A properly constituted and managed board can “add value” by helping management make better decisions. The characteristics of a value-adding board are: 1) responsiveness to management's need for direction; 2) bringing skills and perspectives that management may be lacking; 3) encouraging the development and examination of a range of options, bearing in mind risks; 4) being objective; 5) encouraging and listening to in-house expertise; 6) looking forward to the future, and taking the long-term view; and 7) thinking strategically. Ultimately, adding value means developing more and better interaction with the executive management, and working in a structured manner with the ownership entity.

One of the most important ways in which boards can add value is to contribute to the strategic orientation of the company. For this, it needs to be adequately empowered by the ownership function to assume its strategic role. Although the ownership function can play a role in encouraging the strategic orientation of the board, it should not impose its views. If for example, the ownership function sets the tone of board discussions, the strategic role of the board may be subjugated (further discussed in Chapter 6 on board efficiency).

Good practice: The State should inform the board of its objectives and priorities through proper channels to ensure the board maximum autonomy and independence.

The State should inform the board of its objectives and priorities through proper channels. Depending on the SOE and country practices, in some cases this is an iterative process in which the SOE and the State, via the ownership function, respond to proposals and jointly develop the strategy. In other cases, high level outcomes or expectations are defined by government, usually the ownership function, and a strategy is developed by the board and management to achieve these outcomes. Regardless of the method, going through proper channels will raise transparency and accountability, and avoid compromising the board's fiduciary duties.

Worst-case examples in this respect arguably involve cases where directly appointed CEOs take instructions directly from political circles, circumventing the board of directors and leads to a significant weakening of corporate (and public) governance. Another case to be avoided, as much as possible, is the appointment of a small number of “directors for the State” who act as custodians of the government interest from within the boardroom. The relevant decisions need to be made by, or communicated to, the board of directors, acting as a unit.

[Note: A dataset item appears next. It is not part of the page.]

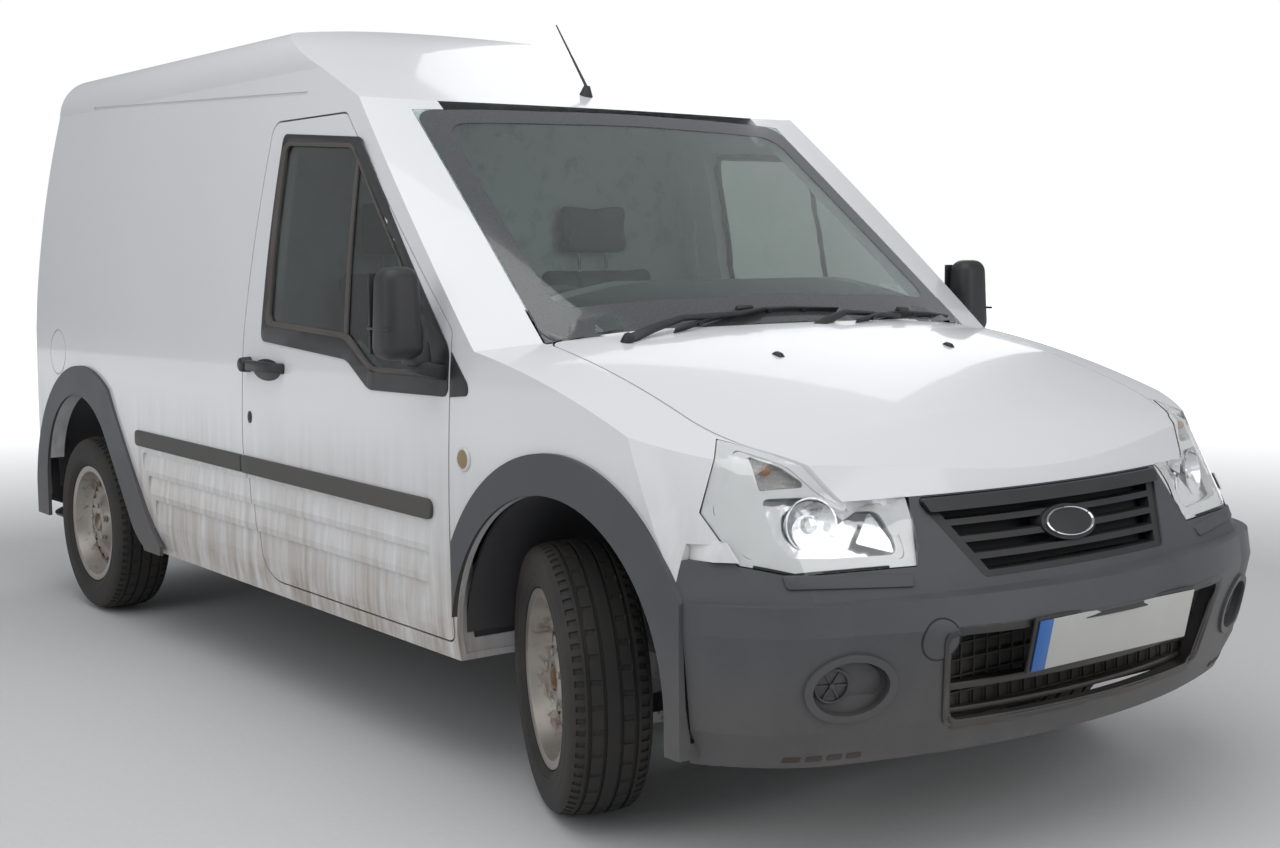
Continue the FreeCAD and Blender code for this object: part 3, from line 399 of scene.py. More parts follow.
@kept
def mirror_metal(name):
    """Vacuum-metallised reflector with faint ripples."""
    metal = Shading(name, (0.60, 0.61, 0.63), 0.14, 1.0)
    space = metal.space()
    ripple = metal.noise(space, 30.0, 3.0)
    return metal.wire(colour=metal.tint(ripple, (0.52, 0.53, 0.55), (0.66, 0.67, 0.69)),
                      roughness=metal.spread(metal.noise(space, 60.0, 4.0), 0.4, 0.7, 0.10, 0.20),
                      normal=metal.bump(ripple, 0.0015, 0.4))


@kept
def lamp_frame(name):
    """Satin white-silver bezel round the reflectors."""
    bezel = Shading(name, (0.66, 0.67, 0.68), 0.35)
    bezel.fix(coat_weight=0.3)
    space = bezel.space()
    return bezel.wire(colour=bezel.tint(bezel.noise(space, 12.0, 5.0), (0.60, 0.61, 0.62),
                                        (0.72, 0.73, 0.74)),
                      normal=bezel.bump(bezel.noise(space, 300.0, 2.0), 0.0001, 0.3))


def ribbed_lens(name, colour, direction, ribs):
    """Tinted or clear lamp plastic with flutes moulded in."""
    lens = Shading(name, colour, 0.08)
    lens.fix(transmission_weight=0.65, ior=1.5)
    space = lens.space()
    flutes = lens.waves(space, ribs, direction)
    deep = tuple(channel * 0.7 for channel in colour)
    return lens.wire(colour=lens.tint(lens.noise(space, 18.0, 4.0), colour, deep),
                     normal=lens.bump(flutes, 0.0012, 0.8))


@kept
def amber_lens(name):
    return ribbed_lens(name, (0.70, 0.22, 0.03), "Y", 45.0)


@kept
def red_lens(name):
    return ribbed_lens(name, (0.42, 0.012, 0.010), "Z", 40.0)


@kept
def clear_ribs(name):
    return ribbed_lens(name, (0.80, 0.79, 0.78), "Y", 42.0)


@kept
def repeater_lens(name):
    return ribbed_lens(name, (0.62, 0.47, 0.24), "Z", 90.0)


@kept
def tyre_rubber(name):
    """Rubber with a worn grey tread, dusty walls and fine moulded texture."""
    colours = finish_settings()
    rubber = Shading(name, colours.rubber, 0.78)
    space = rubber.space()
    dust = rubber.spread(rubber.noise(space, 7.0, 7.0, 0.68), 0.42, 0.80, 0.0, 0.55)
    wall = rubber.attribute("wall")
    dust = rubber.sum("MULTIPLY", dust, rubber.spread(wall, 0.0, 1.0, 0.30, 1.0))
    colour = rubber.tint(dust, colours.rubber, (0.085, 0.070, 0.056))
    fine = rubber.bump(rubber.noise(space, 420.0, 3.0), 0.0004, 0.35)
    return rubber.wire(colour=colour, roughness=rubber.spread(dust, 0.0, 0.5, 0.72, 0.92), normal=fine)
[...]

The proper fulfilment of the role of the board vis-a-vis the ownership function and executive management is in practice closely linked with the process by which board members are nominated, the profiles of board members themselves, and board composition. Ensuring strong nomination frameworks will shield the board from political intervention. So too will a board that is comprised of persons who display adequate leadership and the right mix of skills and competencies to ensure strategic guidance. These issues are covered in Chapters 2 and 3, respectively.